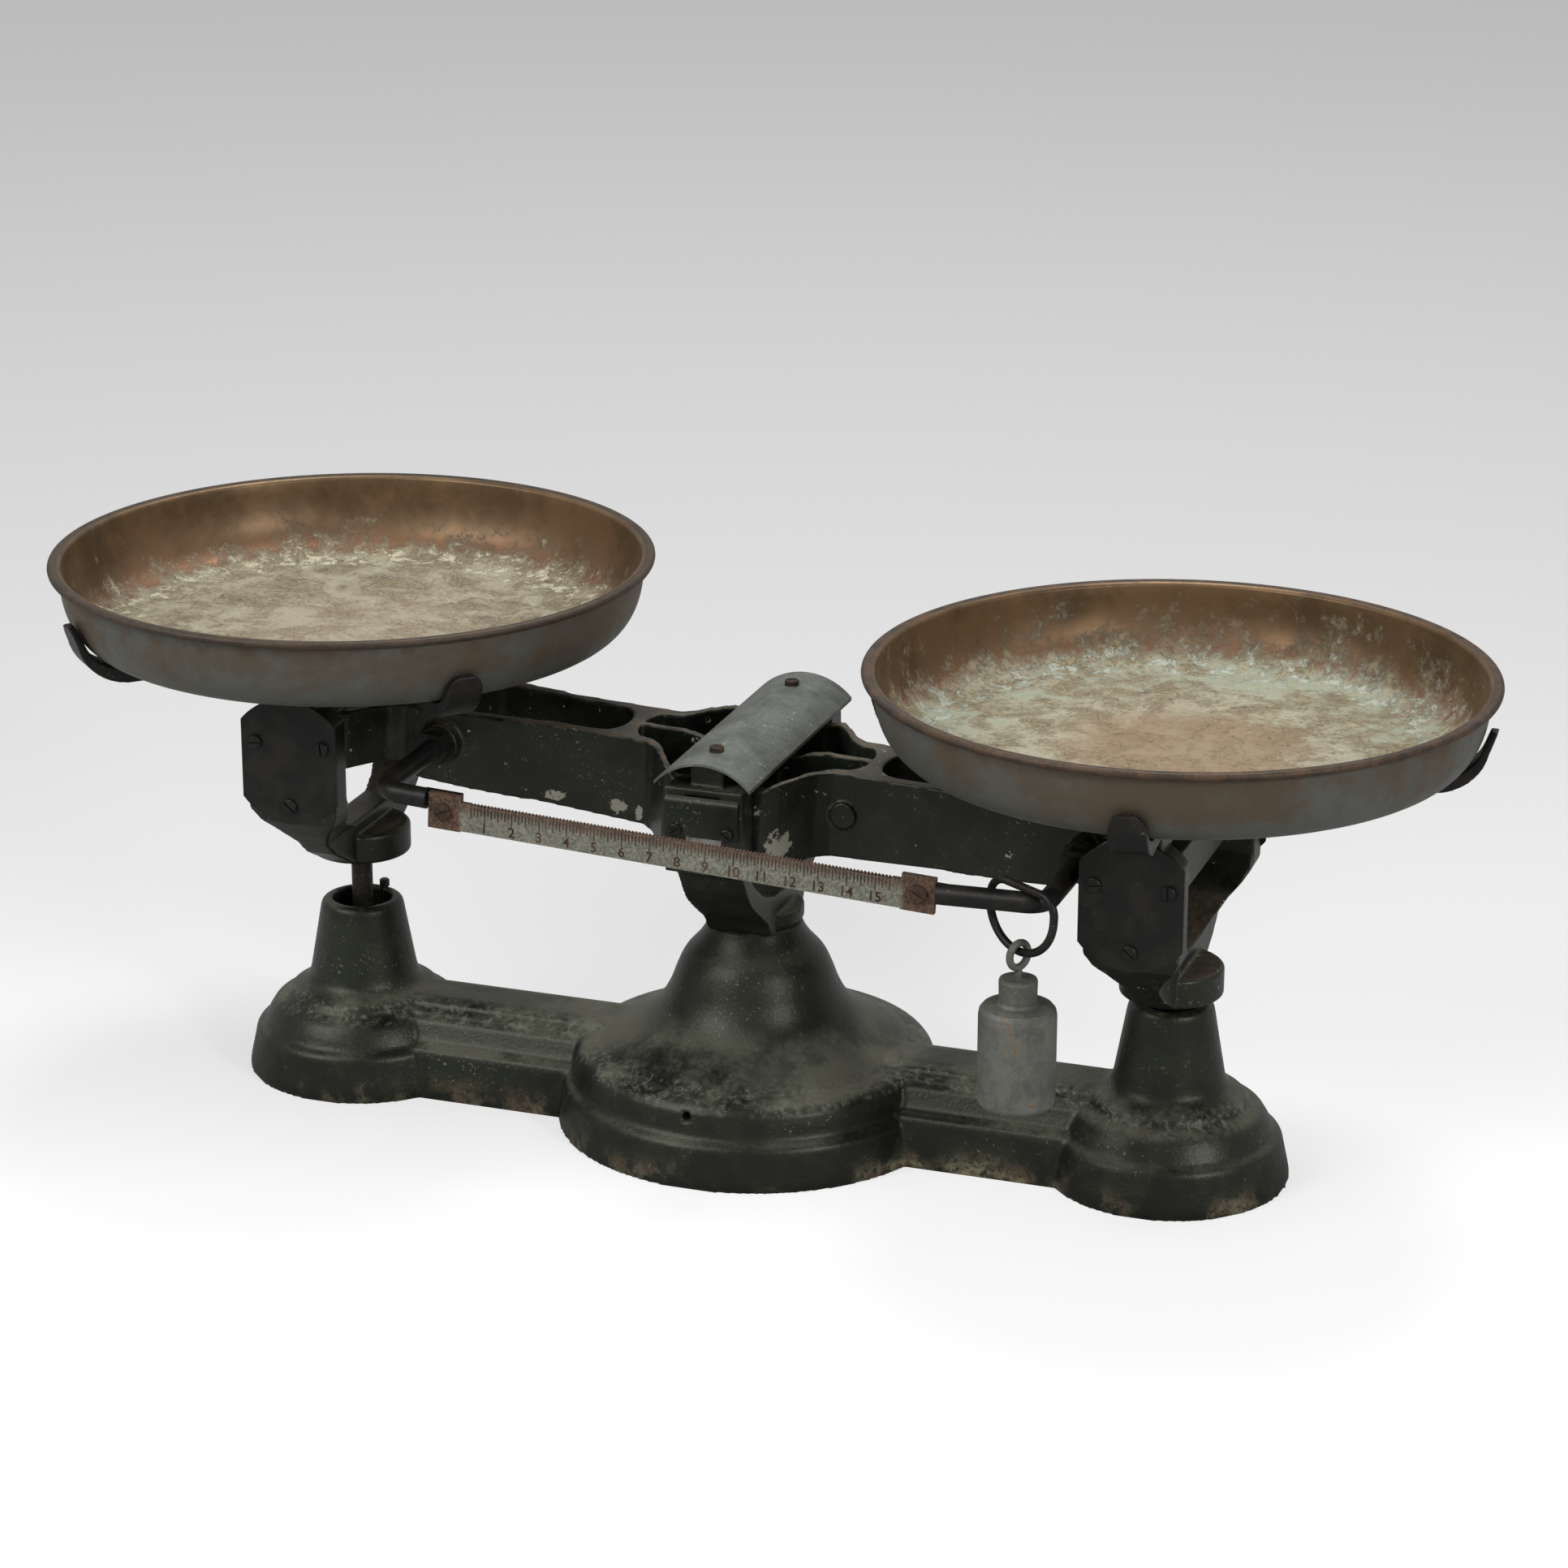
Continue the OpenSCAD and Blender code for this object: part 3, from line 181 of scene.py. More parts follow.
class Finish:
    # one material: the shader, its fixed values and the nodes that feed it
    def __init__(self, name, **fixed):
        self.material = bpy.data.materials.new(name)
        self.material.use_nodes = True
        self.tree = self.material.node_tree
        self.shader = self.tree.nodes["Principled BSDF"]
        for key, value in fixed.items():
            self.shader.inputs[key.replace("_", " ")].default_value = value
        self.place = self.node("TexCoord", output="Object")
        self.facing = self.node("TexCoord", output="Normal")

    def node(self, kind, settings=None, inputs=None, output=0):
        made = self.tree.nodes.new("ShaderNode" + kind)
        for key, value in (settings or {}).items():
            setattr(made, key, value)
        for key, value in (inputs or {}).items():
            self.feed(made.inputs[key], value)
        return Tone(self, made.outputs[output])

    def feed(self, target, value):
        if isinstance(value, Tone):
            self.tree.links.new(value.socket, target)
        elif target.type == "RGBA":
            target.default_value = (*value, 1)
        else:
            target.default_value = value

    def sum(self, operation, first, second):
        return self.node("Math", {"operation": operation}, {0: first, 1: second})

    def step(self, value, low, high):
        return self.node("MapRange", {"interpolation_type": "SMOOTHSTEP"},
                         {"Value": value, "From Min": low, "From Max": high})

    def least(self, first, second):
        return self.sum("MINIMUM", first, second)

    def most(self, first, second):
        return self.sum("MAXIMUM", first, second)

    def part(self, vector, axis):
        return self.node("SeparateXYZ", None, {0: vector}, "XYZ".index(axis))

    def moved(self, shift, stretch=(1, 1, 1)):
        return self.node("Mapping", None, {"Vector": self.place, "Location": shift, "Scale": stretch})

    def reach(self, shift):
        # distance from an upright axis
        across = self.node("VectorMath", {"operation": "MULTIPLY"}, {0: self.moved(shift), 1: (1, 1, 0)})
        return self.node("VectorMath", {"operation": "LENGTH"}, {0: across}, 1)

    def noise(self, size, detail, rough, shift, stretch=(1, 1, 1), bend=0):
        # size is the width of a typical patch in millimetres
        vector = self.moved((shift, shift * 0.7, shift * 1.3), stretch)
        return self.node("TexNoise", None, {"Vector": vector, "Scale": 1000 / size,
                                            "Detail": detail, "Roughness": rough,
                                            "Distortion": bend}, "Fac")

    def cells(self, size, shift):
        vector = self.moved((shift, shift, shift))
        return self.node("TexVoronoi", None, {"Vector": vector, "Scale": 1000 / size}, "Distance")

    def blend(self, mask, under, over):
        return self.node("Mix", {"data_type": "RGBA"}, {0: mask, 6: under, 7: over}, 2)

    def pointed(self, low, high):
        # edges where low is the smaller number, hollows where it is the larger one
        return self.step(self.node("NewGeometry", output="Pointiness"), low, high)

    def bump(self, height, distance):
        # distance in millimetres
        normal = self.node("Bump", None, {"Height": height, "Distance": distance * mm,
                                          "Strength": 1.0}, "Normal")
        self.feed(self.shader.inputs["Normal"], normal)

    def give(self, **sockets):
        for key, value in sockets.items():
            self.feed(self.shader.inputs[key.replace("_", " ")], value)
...
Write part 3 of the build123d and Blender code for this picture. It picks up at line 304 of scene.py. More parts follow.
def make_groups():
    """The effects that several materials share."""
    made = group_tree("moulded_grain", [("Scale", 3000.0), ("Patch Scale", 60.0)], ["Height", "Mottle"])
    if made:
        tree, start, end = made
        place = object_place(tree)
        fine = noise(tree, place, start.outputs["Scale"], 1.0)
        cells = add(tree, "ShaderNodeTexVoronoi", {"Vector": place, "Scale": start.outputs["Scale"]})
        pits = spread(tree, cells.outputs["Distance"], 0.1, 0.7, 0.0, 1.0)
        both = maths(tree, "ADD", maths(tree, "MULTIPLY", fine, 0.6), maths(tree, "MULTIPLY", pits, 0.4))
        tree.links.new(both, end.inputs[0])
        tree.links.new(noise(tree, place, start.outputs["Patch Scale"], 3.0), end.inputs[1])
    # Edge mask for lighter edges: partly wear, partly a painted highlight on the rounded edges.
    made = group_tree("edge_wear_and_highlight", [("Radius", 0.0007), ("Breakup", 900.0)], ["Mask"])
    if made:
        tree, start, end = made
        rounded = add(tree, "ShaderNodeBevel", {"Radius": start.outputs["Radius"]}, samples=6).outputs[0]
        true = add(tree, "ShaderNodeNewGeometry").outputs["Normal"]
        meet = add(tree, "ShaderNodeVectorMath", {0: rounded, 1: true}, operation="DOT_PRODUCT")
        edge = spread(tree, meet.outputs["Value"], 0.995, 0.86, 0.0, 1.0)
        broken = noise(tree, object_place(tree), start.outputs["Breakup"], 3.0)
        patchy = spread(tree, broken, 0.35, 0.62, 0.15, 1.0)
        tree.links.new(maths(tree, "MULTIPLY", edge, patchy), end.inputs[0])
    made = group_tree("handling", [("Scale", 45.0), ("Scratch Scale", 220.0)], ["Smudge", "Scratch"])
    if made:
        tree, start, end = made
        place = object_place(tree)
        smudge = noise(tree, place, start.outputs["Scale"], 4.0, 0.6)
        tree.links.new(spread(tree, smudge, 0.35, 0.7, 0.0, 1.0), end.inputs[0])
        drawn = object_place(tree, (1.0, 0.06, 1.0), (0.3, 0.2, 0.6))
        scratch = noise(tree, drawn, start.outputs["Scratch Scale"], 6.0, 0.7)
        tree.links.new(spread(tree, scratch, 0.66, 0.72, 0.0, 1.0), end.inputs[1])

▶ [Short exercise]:
Your task is to print the lines from the one containing "Continue the OpenSCAD" through the one containing "target.default_value = value", exactly and with nothing added.

▶ [Solution below]:
Continue the OpenSCAD and Blender code for this object: part 3, from line 181 of scene.py. More parts follow.
class Finish:
    # one material: the shader, its fixed values and the nodes that feed it
    def __init__(self, name, **fixed):
        self.material = bpy.data.materials.new(name)
        self.material.use_nodes = True
        self.tree = self.material.node_tree
        self.shader = self.tree.nodes["Principled BSDF"]
        for key, value in fixed.items():
            self.shader.inputs[key.replace("_", " ")].default_value = value
        self.place = self.node("TexCoord", output="Object")
        self.facing = self.node("TexCoord", output="Normal")

    def node(self, kind, settings=None, inputs=None, output=0):
        made = self.tree.nodes.new("ShaderNode" + kind)
        for key, value in (settings or {}).items():
            setattr(made, key, value)
        for key, value in (inputs or {}).items():
            self.feed(made.inputs[key], value)
        return Tone(self, made.outputs[output])

    def feed(self, target, value):
        if isinstance(value, Tone):
            self.tree.links.new(value.socket, target)
        elif target.type == "RGBA":
            target.default_value = (*value, 1)
        else:
            target.default_value = value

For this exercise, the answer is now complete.